◆ Request ◆
Repeat the data verbatim.

::: Data extract

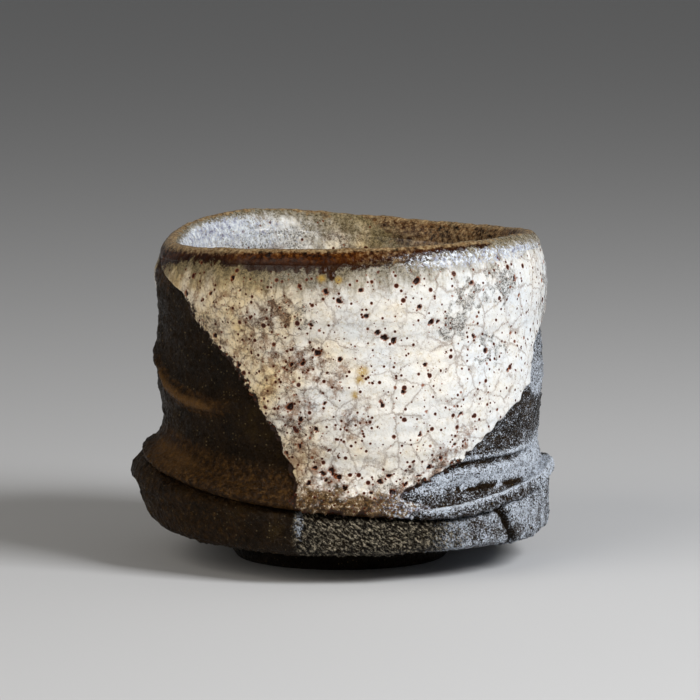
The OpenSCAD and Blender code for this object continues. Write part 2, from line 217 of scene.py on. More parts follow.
def outline(rows, t):
    """The (distance, height) pairs of an outline's rows, one to each angle of t."""
    return np.stack([np.stack([x + 0 * t, z + 0 * t], -1) for x, z in rows])


def wall_points(t):
    """The wall's outline at each angle of t: from the groove up, over the lip, and down inside."""
    seam, top = seam_z(t), lip_z(t)
    skirt, waist, lip = skirt_radius(t), wall_radius(t) - WAIST_IN, wall_radius(t) - LIP_IN
    waist_z, band_z = seam + FLARE_H, top - RIM_DROP_OUT
    shoulder = LIP_T * LIP_SIDE
    low_r = waist - WAIST_T
    rows = [
        (skirt - GROOVE_DEPTH, seam + LAYER_GAP),
        (skirt - SKIRT_EDGE_T / 4, seam + GROOVE_OPEN),
        (skirt, seam + SKIRT_EDGE_T / 2),
        (skirt - SKIRT_EDGE_T / 3, seam + SKIRT_EDGE_T),
        (mix(waist, skirt, HEM_OUT), seam + HEM_H),
        (waist, waist_z),
    ]
    rows += [(waist + WAIST_IN * out, mix(waist_z, band_z, up)) for up, out in WALL_OUTLINE]
    rows += [
        (lip, band_z),
        (lip - shoulder, top - LIP_T * LIP_ROUND),
        (lip - LIP_T / 2, top),
        (lip - LIP_T + shoulder, top - LIP_T * LIP_ROUND),
        (lip - LIP_T, top - RIM_DROP_IN),
    ]
    rows += [(wall_radius(t) - mix(LIP_T, WALL_T, f) - LIP_IN * (1 - f), mix(waist_z, top, up))
             for up, f in INSIDE]
    rows += [
        (low_r, mix(SEAM_MID_Z, top, 0.2)),
        (mix(CORNER_R, low_r, 0.7), mix(CORNER_Z, SEAM_MID_Z + FLARE_H, 0.4)),
        (CORNER_R, CORNER_Z + LAYER_GAP),
    ]
    return outline(rows, t)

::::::

◆ Correct answer ◆
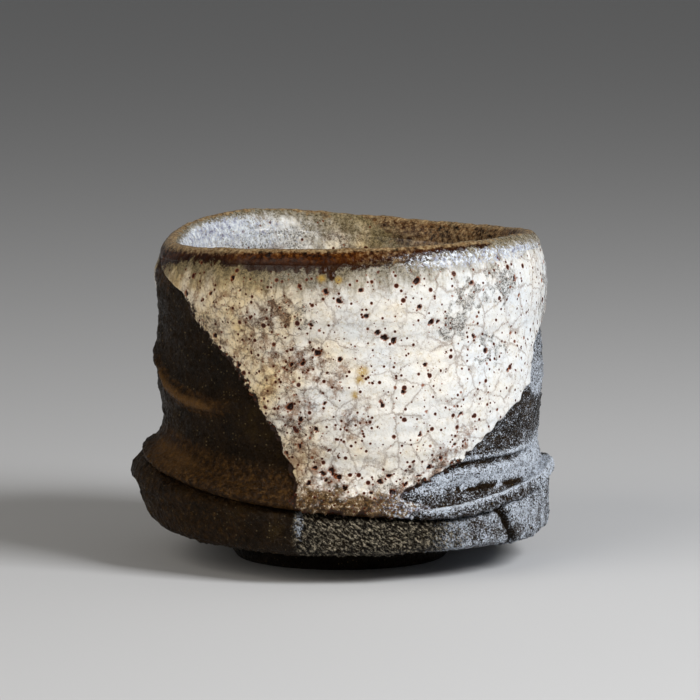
The OpenSCAD and Blender code for this object continues. Write part 2, from line 217 of scene.py on. More parts follow.
def outline(rows, t):
    """The (distance, height) pairs of an outline's rows, one to each angle of t."""
    return np.stack([np.stack([x + 0 * t, z + 0 * t], -1) for x, z in rows])


def wall_points(t):
    """The wall's outline at each angle of t: from the groove up, over the lip, and down inside."""
    seam, top = seam_z(t), lip_z(t)
    skirt, waist, lip = skirt_radius(t), wall_radius(t) - WAIST_IN, wall_radius(t) - LIP_IN
    waist_z, band_z = seam + FLARE_H, top - RIM_DROP_OUT
    shoulder = LIP_T * LIP_SIDE
    low_r = waist - WAIST_T
    rows = [
        (skirt - GROOVE_DEPTH, seam + LAYER_GAP),
        (skirt - SKIRT_EDGE_T / 4, seam + GROOVE_OPEN),
        (skirt, seam + SKIRT_EDGE_T / 2),
        (skirt - SKIRT_EDGE_T / 3, seam + SKIRT_EDGE_T),
        (mix(waist, skirt, HEM_OUT), seam + HEM_H),
        (waist, waist_z),
    ]
    rows += [(waist + WAIST_IN * out, mix(waist_z, band_z, up)) for up, out in WALL_OUTLINE]
    rows += [
        (lip, band_z),
        (lip - shoulder, top - LIP_T * LIP_ROUND),
        (lip - LIP_T / 2, top),
        (lip - LIP_T + shoulder, top - LIP_T * LIP_ROUND),
        (lip - LIP_T, top - RIM_DROP_IN),
    ]
    rows += [(wall_radius(t) - mix(LIP_T, WALL_T, f) - LIP_IN * (1 - f), mix(waist_z, top, up))
             for up, f in INSIDE]
    rows += [
        (low_r, mix(SEAM_MID_Z, top, 0.2)),
        (mix(CORNER_R, low_r, 0.7), mix(CORNER_Z, SEAM_MID_Z + FLARE_H, 0.4)),
        (CORNER_R, CORNER_Z + LAYER_GAP),
    ]
    return outline(rows, t)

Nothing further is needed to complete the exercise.